INFORMATION SHOWN =>
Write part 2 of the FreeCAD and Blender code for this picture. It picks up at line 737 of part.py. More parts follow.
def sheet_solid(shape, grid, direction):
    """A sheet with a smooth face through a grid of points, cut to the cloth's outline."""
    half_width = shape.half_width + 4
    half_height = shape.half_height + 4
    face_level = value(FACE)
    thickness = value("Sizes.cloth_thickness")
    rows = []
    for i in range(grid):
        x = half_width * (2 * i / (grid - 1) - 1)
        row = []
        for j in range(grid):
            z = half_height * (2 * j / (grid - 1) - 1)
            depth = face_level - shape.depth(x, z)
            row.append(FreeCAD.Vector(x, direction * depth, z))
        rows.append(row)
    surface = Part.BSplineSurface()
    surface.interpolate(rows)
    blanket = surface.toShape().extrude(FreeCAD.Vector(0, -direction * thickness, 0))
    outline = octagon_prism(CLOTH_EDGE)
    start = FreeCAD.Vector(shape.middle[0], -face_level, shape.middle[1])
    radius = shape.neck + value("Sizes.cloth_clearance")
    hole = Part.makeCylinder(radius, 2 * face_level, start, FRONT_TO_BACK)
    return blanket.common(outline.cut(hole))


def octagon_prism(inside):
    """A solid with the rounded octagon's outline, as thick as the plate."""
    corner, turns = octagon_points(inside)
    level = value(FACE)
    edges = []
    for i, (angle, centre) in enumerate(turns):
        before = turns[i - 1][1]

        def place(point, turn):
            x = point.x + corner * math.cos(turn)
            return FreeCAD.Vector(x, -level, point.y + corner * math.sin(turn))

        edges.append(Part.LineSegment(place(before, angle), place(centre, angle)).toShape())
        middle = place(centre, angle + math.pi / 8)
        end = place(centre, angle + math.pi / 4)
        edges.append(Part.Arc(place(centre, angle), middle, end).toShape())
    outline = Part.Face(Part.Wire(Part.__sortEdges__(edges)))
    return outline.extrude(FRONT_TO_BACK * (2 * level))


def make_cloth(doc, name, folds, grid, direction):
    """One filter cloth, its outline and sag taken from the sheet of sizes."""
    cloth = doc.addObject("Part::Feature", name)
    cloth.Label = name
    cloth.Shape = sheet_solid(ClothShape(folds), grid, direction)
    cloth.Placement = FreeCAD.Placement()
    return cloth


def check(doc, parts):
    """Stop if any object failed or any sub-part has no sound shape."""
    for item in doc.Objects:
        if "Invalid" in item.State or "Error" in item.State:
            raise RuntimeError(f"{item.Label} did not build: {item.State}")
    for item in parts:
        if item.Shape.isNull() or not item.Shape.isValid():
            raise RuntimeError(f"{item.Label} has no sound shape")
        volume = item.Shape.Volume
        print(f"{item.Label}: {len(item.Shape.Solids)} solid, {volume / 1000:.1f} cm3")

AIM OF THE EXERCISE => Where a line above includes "parts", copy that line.

WORKED SOLUTION =>
Write part 2 of the FreeCAD and Blender code for this picture. It picks up at line 737 of part.py. More parts follow.
def check(doc, parts):
    for item in parts:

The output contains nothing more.